Foreign Policy in the Election

by Erik Voeten on September 10, 2012

in Campaigns and elections,International Relations

Dan Drezner argues that foreign policy matters in two ways in this election:

  1. Barack Obama is viewed as more competent than Mitt Romney on foreign policy;

  2. Democrats and Republicans have pretty similar foreign policy views and where they differ, independents are closer to Obama’s than to Romney’s stated foreign policy positions ;

I think Dan is basically correct (and I made the second point here). What these points combine to imply is that (barren a crisis) it is not obvious how Romney can win many Obama voters or Independents by campaigning on foreign policy issues. Given the state of the economy, this would always have been an election in which foreign policy would have played second fiddle. Yet, it also is a very tight election in which small gains matter. Issues can be important even when they are relatively absent in the campaign, especially if we take into consideration the traditional emphasis Republican candidates have put on foreign affairs.

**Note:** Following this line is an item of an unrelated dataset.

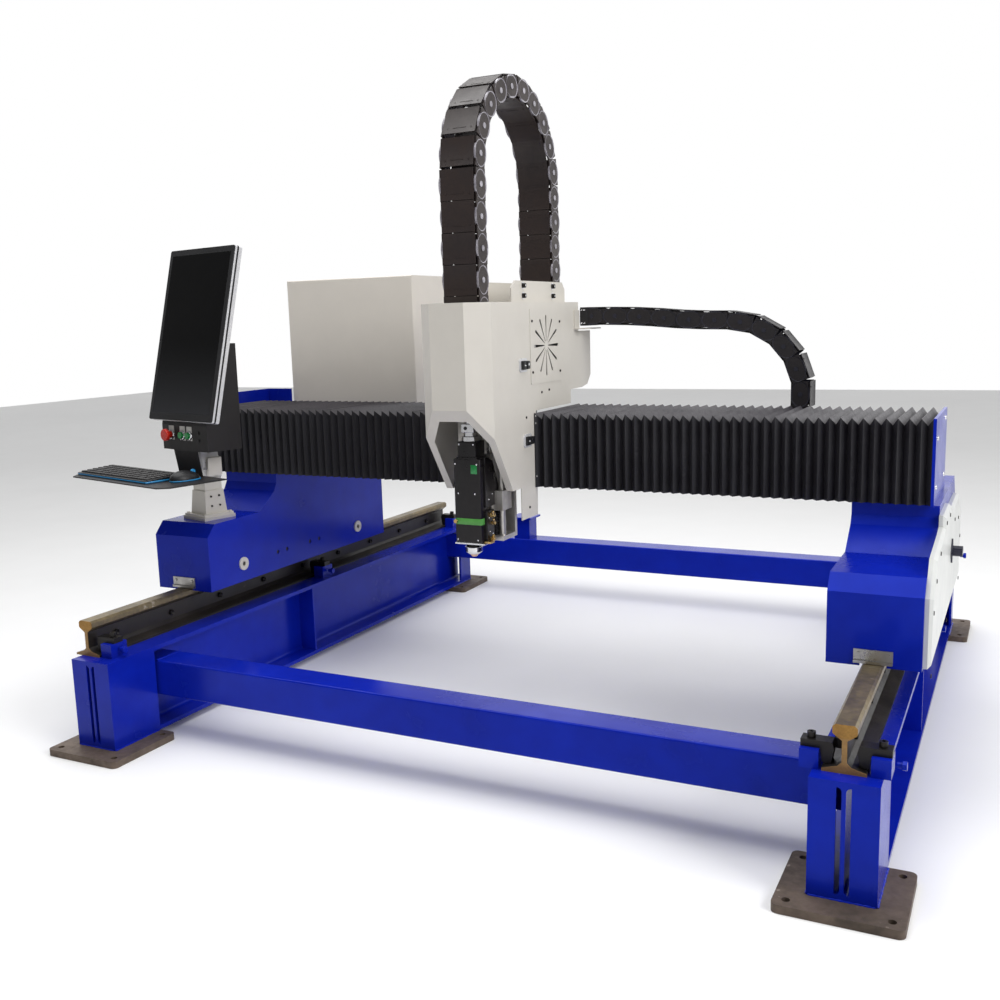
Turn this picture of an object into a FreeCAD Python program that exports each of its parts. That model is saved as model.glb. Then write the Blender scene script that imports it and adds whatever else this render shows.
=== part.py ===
import FreeCAD, Part
import math
import os

from FreeCAD import Vector

# A gantry laser cutter on crane rails.  Two H-beams on floor plates carry the rails, a crossbeam
# on two carriages rolls along them (Y), a cutting head travels along the crossbeam (X) and its
# slide moves up and down (Z).  All sizes are in millimetres, with +Z up and the operator at -Y.
# The pieces are laid out from the middle between the beams, from the beams' front end and from
# the floor; at the end everything is shifted so that the origin is the bottom centre of the box.

# ---- beams and floor plates
BEAM_X = 1061.0
BEAM_LENGTH = 2232.0
BEAM_WIDTH = 144.0
BEAM_HEIGHT = 264.0
BEAM_WEB = 9.0
BEAM_FLANGE = 13.0
BEAM_ROOT_RADIUS = 10.0
FLOOR_PLATE_THICKNESS = 20.0
FLOOR_PLATE_SIDE_OVERHANG = 62.0
FLOOR_PLATE_END_OVERHANG = 66.0
FLOOR_PLATE_LENGTH = 250.0
FLOOR_PLATE_CORNER = 16.0
FLOOR_PLATE_HOLE_RADIUS = 9.0
FLOOR_PLATE_HOLE_INSET = 28.0

# ---- end plates, stiffeners and cross tubes
END_PLATE_THICKNESS = 8.0
END_PLATE_SLIT = 11.0
SIDE_PLATE_THICKNESS = 8.0
SIDE_PLATE_LENGTH = 184.0
STIFFENER_THICKNESS = 8.0
STIFFENER_Y = 995.0
STIFFENER_INSET = 4.0
TUBE_DEPTH = 102.0
TUBE_HEIGHT = 110.0
TUBE_WALL = 6.0
FRONT_TUBE_Y = 192.0
FRONT_TUBE_Z = 129.0
REAR_TUBE_Z = 144.0
POST_X = -670.0
POST_SIZE = 76.0
POST_WALL = 5.0
POST_HEIGHT = 90.0
POST_CAP_THICKNESS = 8.0
POST_CAP_OVERHANG = 14.0

# ---- rails, clips and racks
LEFT_RAIL_X = -1110.0
RIGHT_RAIL_X = 1054.0
RAIL_HEIGHT = 107.0
RAIL_FOOT = 92.0
RAIL_HEAD = 51.0
RAIL_WEB = 10.9
RAIL_HEAD_DEPTH = 28.0
RAIL_FOOT_EDGE = 6.0
RAIL_FOOT_DEPTH = 18.0
RAIL_END_RECESS = 41.0
CLIP_END_Y = 75.0
CLIP_MIDDLE_Y = 1130.0
CLIP_BLOCK_LENGTH = 62.0
CLIP_BLOCK_WIDTH = 40.0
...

Dan’s posts are based in part on a  new Chicago Council on Foreign Relations Report, whose conclusions are worth quoting:

Contrary to the idea that political polarization among the American public is growing, the 2012 Chicago Council Survey reveals that Democrats and Republicans are actually very similar in their views on foreign policy. Though they differ in the degree to which they hold their views, there are only a few cases where their preferences diverge especially on immigration and Middle East policy). What is most striking is the increasing distance in the stances of Independents from both Republicans and Democrats alike. This growing segment has become less favorable toward an active U.S. leadership role over time: they are less supportive of “hawkish” forms of engagement than Republicans and less supportive of “dovish” approaches to foreign policy than Democrats.

I actually don’t see how the hawk-dove point follows from the data. The one consistent difference in the report is that Independents are less supportive than both Democrats and Republicans about the use of US troops abroad under any scenario proposed in the survey. In other ways, Independents are not so different from Democrats and Republicans (although more like the former than the latter with the notable exception of immigration).

I chose the issues in the graph above with an eye towards speculating what the electoral consequences of a crisis might be. Violence in Syria could rise to genocidal levels and the issue of defending Israel is also not purely hypothetical. Large majorities oppose military action in both cases right now but events may change people’s perceptions of the current situations.

It is highly speculative to predict what might happen in a new crisis that we do not yet understand. Usually, Americans rally behind their President in times of crisis. It is not sure that Obama would gain much electorally from paying too much attention to polls  but if he did, they would point towards restraint.

Another message the Chicago report conveys is that Democrats are at least as divided on foreign policy as are the Republicans, especially on the Middle East,  intervention, terrorism, trade, and other core challenges. While Obama’s perceived competency advantage may deter Republicans from going after the President too much, Democrats have plenty of reasons to stay away from many of these issues as well.